The turning point came when the US balance of trade went negative, leading US President Nixon to remove the gold backing from the dollar on August 15, 1971.
Since then, the world has operated with the dollar as a fiat global currency. Unlike gold, which embodies value, paper dollars have no intrinsic value. They can function as world money, facilitating trade, investment, credit and acting as a store of value to the extent they are backed by the economic power of the US state and its financial system.
That power is now increasingly called into question. It was severely shaken by the global financial crisis of 2008, originating in the orgy of speculation by US banks, which, but for massive intervention by the Federal Reserve, would have led to the collapse of the world financial system.
Since then, it has been delivered further major shocks including in March 2020 at the start of the pandemic. The US Treasury market froze for several days—there were no buyers for US debt, supposedly the safest financial asset in the world—and the Fed had to again intervene to the tune of around $4 trillion.

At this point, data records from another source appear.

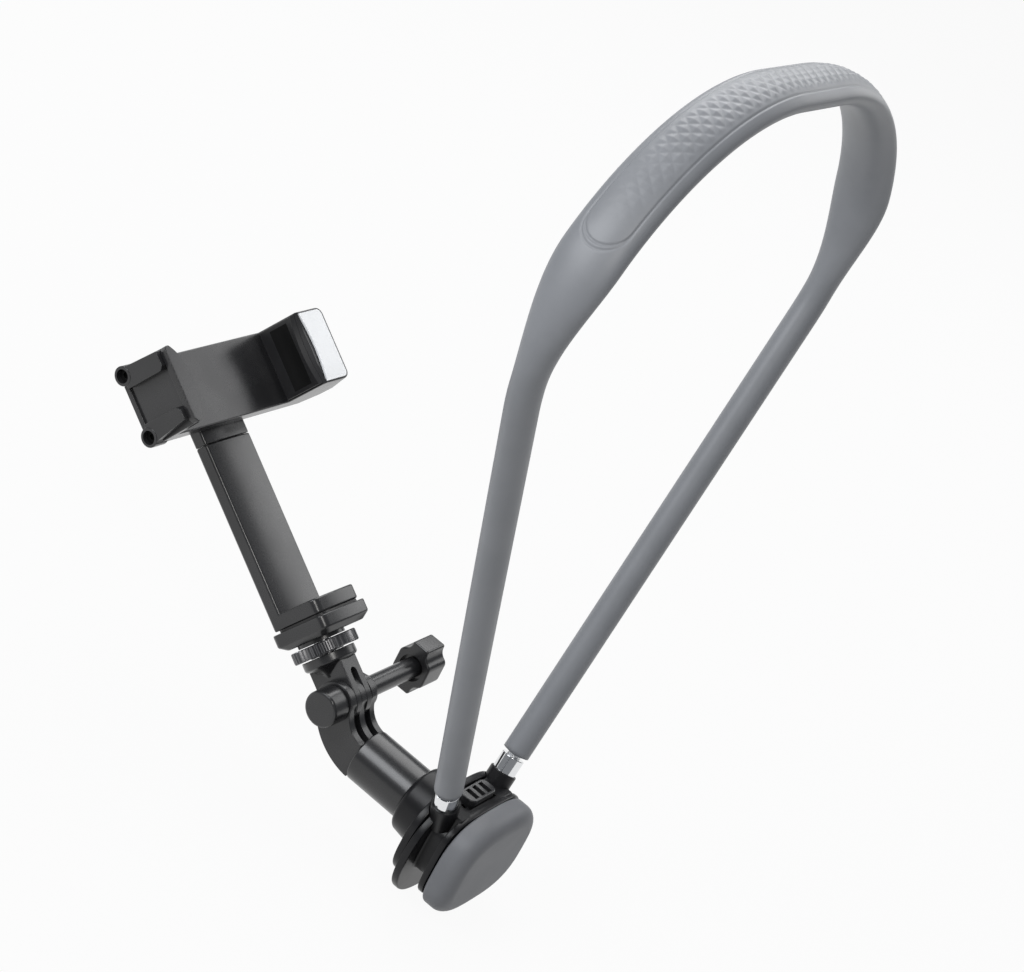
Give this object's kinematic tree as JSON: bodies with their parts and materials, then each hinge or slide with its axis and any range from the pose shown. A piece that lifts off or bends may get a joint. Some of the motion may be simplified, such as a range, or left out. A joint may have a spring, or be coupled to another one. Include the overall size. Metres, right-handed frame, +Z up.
{
  "type": "neck phone holder",
  "caption": "Neck-worn phone holder: bendable grey neck loop on a padded chest base, swivel arm with a fork hinge, and a rotating spring clamp on a post.",
  "frame": {"origin": "centre of the chest cushion's face, which rests on the wearer's chest", "axes": "+X to the wearer's right, +Y forward from the chest along the arm's swivel axis, +Z up towards the neck"},
  "size_m": [0.1966, 0.1858, 0.3078],
  "materials": {
    "silicone": "matt grey silicone with a soft sheen",
    "black_plastic": "satin black moulded plastic",
    "black_rubber": "black rubber",
    "chrome": "bright chrome plate",
    "steel": "plain steel",
    "soft_wire": "annealed aluminium wire",
    "dark_metal": "black anodised, knurled"
  },
  "bodies": {
    "neck_and_base": {"neck_sleeve": "silicone", "neck_core": "soft_wire", "ferrule_left": "chrome", "ferrule_right": "chrome", "chest_cushion": "silicone", "cushion_carrier": "black_plastic", "base_housing": "black_plastic", "arm_plate": "black_plastic"},
    "release": {"release_button": "black_plastic", "latch_plate": "steel", "button_springs": "steel"},
    "arm": {"swivel_arm": "black_plastic", "pivot_screw": "steel", "friction_washer": "steel", "hinge_nut": "steel", "nut_cap": "black_plastic"},
    "thumb_screw": {"thumb_bolt": "steel", "thumb_knob": "black_plastic"},
    "adapter": {"fork_adapter": "black_plastic", "camera_stud": "steel"},
    "locking_ring": {"lock_ring": "dark_metal"},
    "post_body": {"lower_foot": "black_plastic", "foot_gasket": "black_rubber", "foot_screws": "steel", "post": "black_plastic", "pivot_head": "black_plastic"},
    "clamp": {"clamp_body": "black_plastic", "head_screw": "steel", "wave_washer": "steel", "jaw_trim": "chrome", "fixed_jaw_pad": "black_rubber", "jaw_springs": "steel"},
    "moving_jaw": {"sliding_jaw": "black_plastic", "sliding_jaw_pad": "black_rubber", "guide_rods": "steel", "rod_screws": "steel"}
  },
  "joints": [
    {"name": "release_press", "type": "slide", "parent": "neck_and_base", "child": "release", "axis": [0, 0, -1], "range_m": [0, 0.002], "stiffness_N_per_m": 600, "deforming": ["button_springs"]},
    {"name": "arm_swivel", "type": "hinge", "parent": "neck_and_base", "child": "arm", "pos_m": [0, 0.0312, 0], "axis": [0, 1, 0], "continuous": true},
    {"name": "fork_tilt", "type": "hinge", "parent": "arm", "child": "adapter", "pos_m": [0, 0.0746, 0.0129], "axis": [1, 0, 0], "range_deg": [-60, 60]},
    {"name": "thumb_turn", "type": "hinge", "parent": "arm", "child": "thumb_screw", "pos_m": [0, 0.0746, 0.0129], "axis": [1, 0, 0], "continuous": true},
    {"name": "ring_turn", "type": "hinge", "parent": "adapter", "child": "locking_ring", "pos_m": [0, 0.0746, 0.0129], "axis": [0, 0.8387, 0.5446], "continuous": true},
    {"name": "stud_swivel", "type": "hinge", "parent": "adapter", "child": "post_body", "pos_m": [0, 0.0746, 0.0129], "axis": [0, 0.8387, 0.5446], "continuous": true},
    {"name": "clamp_turn", "type": "hinge", "parent": "post_body", "child": "clamp", "pos_m": [0, 0.17105, 0.07553], "axis": [0, -0.5446, 0.8387], "range_deg": [-90, 0]},
    {"name": "jaw_slide", "type": "slide", "parent": "clamp", "child": "moving_jaw", "axis": [-1, 0, 0], "range_m": [0, 0.035], "stiffness_N_per_m": 150, "springref_m": -0.01}
  ]
}
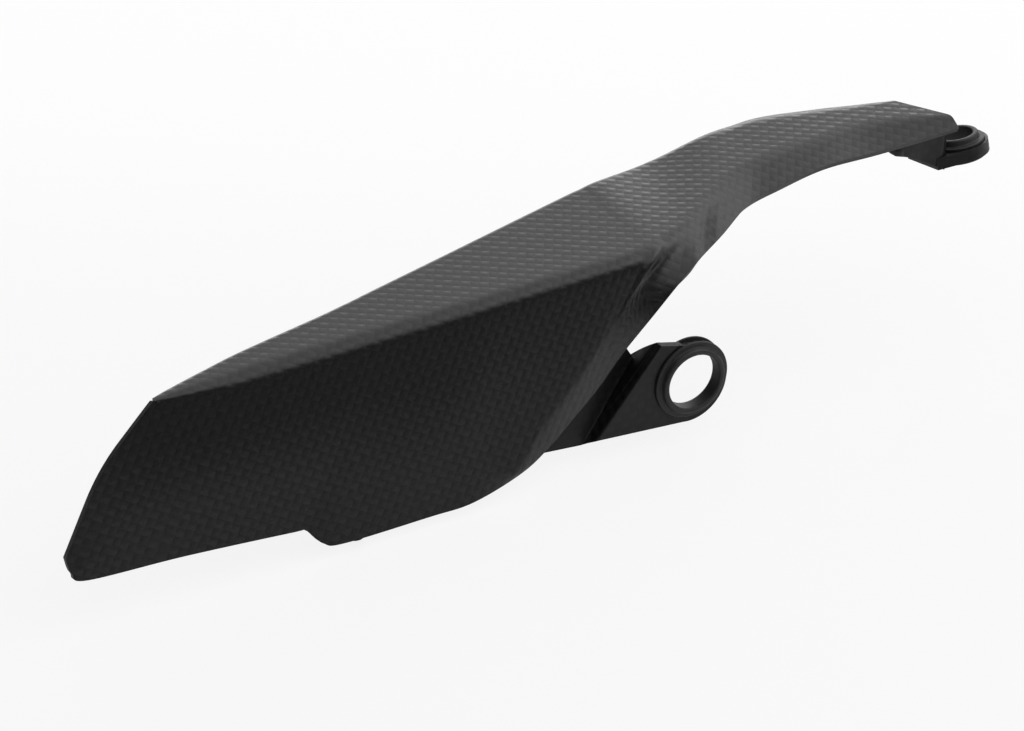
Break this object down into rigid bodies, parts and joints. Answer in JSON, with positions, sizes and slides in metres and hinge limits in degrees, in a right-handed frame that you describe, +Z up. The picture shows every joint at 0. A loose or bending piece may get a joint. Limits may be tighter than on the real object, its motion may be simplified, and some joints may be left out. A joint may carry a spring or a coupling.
{
  "type": "motorcycle chain guard",
  "caption": "Folded carbon laminate guard that covers a motorcycle's chain run, with a rubber-lined side eyelet and a rubber-lined eyelet under its narrow tip.",
  "frame": {"origin": "middle of the lower eyelet's bore", "axes": "+X runs along the guard to its narrow tip, -Y is outboard along the lower eyelet's bore, +Z is up"},
  "size_m": [0.2577, 0.0533, 0.0508],
  "materials": {
    "carbon_weave": "plain-weave carbon laminate under a satin clear coat",
    "carbon_plain": "bare moulded carbon laminate, matt",
    "rubber": "moulded black rubber"
  },
  "bodies": {
    "root": {"cover_shell": "carbon_weave", "lower_lug": "carbon_plain", "tip_bracket": "carbon_plain", "lower_grommet": "rubber", "tip_grommet": "rubber", "foot_stud": "rubber"}
  },
  "joints": []
}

The role of the US dollar has provided enormous advantages to US imperialism. It has allowed it to run up deficits and debts, much of which has been used to finance military spending and wars, in a way not possible for any other economy.
There are now very clear indications that as a result of this process, a new crisis is brewing which has parallels with what took place in 1971, but at a much higher level.
As Foroohar noted in her comment piece, echoing sentiments expressed at the highest levels of the US financial system, including by Fed chair Jerome Powell, the pile-up of US government debt is “quickly becoming unsustainable.”
“The most recent Congressional Budget Office (CBO) projections put US debt as 99 percent of GDP at the end of this year, and have it on track to reach 172 percent by 2054. If this happens the result would be monetisation [a situation where assets based on debt would essentially become worthless], inflation, financial repression and a period of extreme chaos in monetary policy and markets.”
Such a situation is not 30 years down the track but very much an emerging present-day reality because of the accelerating growth of the debt mountain. When interest rates were near zero, because of the Fed’s quantitative easing program, the problem could be covered over.
Not any more, with the Fed rate at around 5 percent, the highest in 20 years.
According to the CBO, the US budget deficit will rise by almost two-thirds over the next decade, from $1.6 trillion to $2.6 trillion, with three-quarters of that rise coming from the interest bill, making it a larger component than the bloated military budget.
The potential for a financial crisis in the near future was indicated by the director of the CBO, Phillip Swagel, in an interview with the FT last month.
He said the US fiscal situation was on an “unprecedented” trajectory, raising the risk of a Liz Truss-style financial crisis when the short-lived UK prime minister tried to finance tax cuts for corporations and the wealthy in September 2022 by running up debt.
There are decisive social, economic and political—that is class issues—in the present situation.
It appears at times that the financial system operates somewhere way above everyday life, even assuming a kind of illusory character as central banks create money out of nothing with the press of a computer button. However, in the final analysis, it depends on the value which can be extracted from the working class in the real economy.
As the bitter experiences of 2008 revealed, a financial crisis means sweeping attacks on wages, the destruction of jobs and the evisceration of vital social services.
Another crisis, for which all the conditions are being created, will bring an even deeper assault. One of the warning signs is the rising price of gold—the historically-determined ultimate store of value.